Nunca soube ao certo se “Soares é fixe”. Recordam-se que um dia meteu o socialismo na gaveta, percebendo hoje, com a provecta idade de quase 89 anos, há quem queira mete-lo, a ele, na gaveta. Sim, precisamente os mesmos que fazem questão de não se lembrar que Mário Soares foi o candidato oficial do PSD e de Cavaco Silva às eleições presidenciais de 13 de janeiro de 1991. Que com eles partilhou a ideia de dividir o movimento sindical, criando a UGT, verdadeira muleta negra de todos os governos de direita em Portugal. Que com eles distribuiu o poder, jobs for the boys, no bloco central, IX Governo constitucional (era então vice-primeiro o atual ministro dos negócios estrangeiros).
Mário Soares (re)aparece agora, como virgem imaculada, de discurso (quase) revolucionário e postura de um qualquer líder ideólogo manifestamente unificador das esquerdas. Lá diz o ditado “mais vale tarde que nunca”.

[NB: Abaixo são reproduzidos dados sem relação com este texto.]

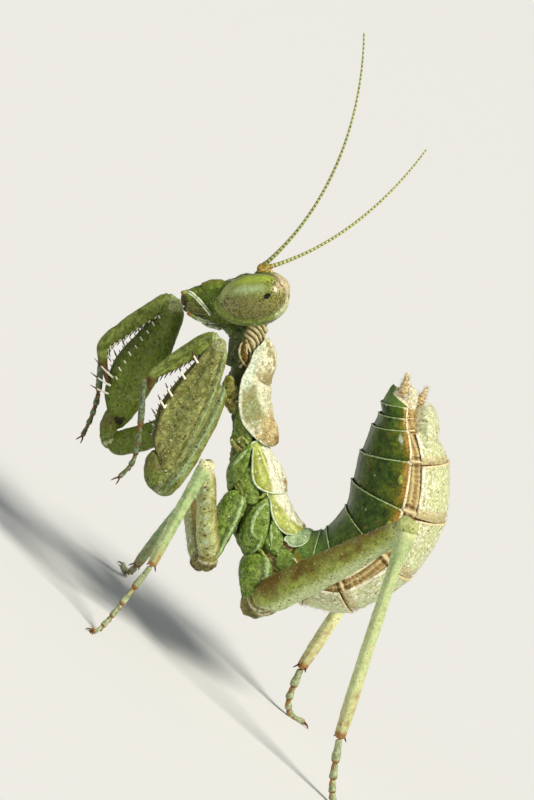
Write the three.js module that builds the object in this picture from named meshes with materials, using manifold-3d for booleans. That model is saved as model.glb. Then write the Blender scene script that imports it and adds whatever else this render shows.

Enquanto colaborador do jornal “República” (página juvenil entre 1973 até 1975) estive com Soares no dia 19 de junho de 1975, aquando da célebre manifestação da Fonte Luminosa. Lembram-se da saída do jornal, a imposição de um diretor substituindo Raul Rego, por parte de Vasco Gonçalves e do MFA, do vergonhoso assalto à sede e a queda do IV Governo provisório, fazendo questão de não estar com Soares na fundação da UGT e quando foi candidato a Presidente da República em 1991. Nessa altura fui membro da Comissão Política Nacional e mandatário no círculo da Guarda da candidatura de Carlos Marques, não tendo tido Soares a postura correta quando, publicamente, se referiu à minha pessoa, enquanto militante do PS, no programa da falecida jornalista da RTP, Margarida Marante, “1ª página”, no frente a frente Mário Soares – Carlos Marques. Pesando os pratos da balança e embora concordante com todos os processos que visem destituir Cavaco, Passos e esta estúpida coligação, fiz questão de não estar presente na passada semana na Aula Magna da reitoria da Universidade de Lisboa.
O governo (tal qual as policias) ultrapassou todos os limites. É correto dizer e avisar que a violência pode estar a chegar. Que o governo é uma corja. Que os deputados tão bons uns como os outros e, aplicando o que escreveu Ramalho e Eça nas “Farpas” (janeiro e fevereiro de 1873), assenta a estes como uma luva «O governo é apenas o capitólio das mediocridades venturosas», percebendo-se que se alguma dignidade e verticalidade ainda sobra, o melhor era pedirem emprestado à Guiné a ilha das Galinhas, assumindo, com coragem, o suicídio político coletivo. Quanto ao primeiro-ministro não confiaria nele (por notória falta de competência) para ser presidente da Junta da União de Freguesias de Constatim e Vale de Nogueira. Uma última referência à centenária República, semi-parlamentar e semi-presidencial, feita de contrastes, onde se mistura o laicismo com uma sociedade maioritariamente católica, apostólica, percebendo-se que, afinal, ainda existe, mas está completamente órfã dado não existir timoneiro. Cavaco, efetivamente, não existe.
O aviso está feito. Portugal está transformado num autêntico barril de pólvora. Alguém já lhe colocou o rastilho. Oxalá ninguém se lembre de acender o fósforo.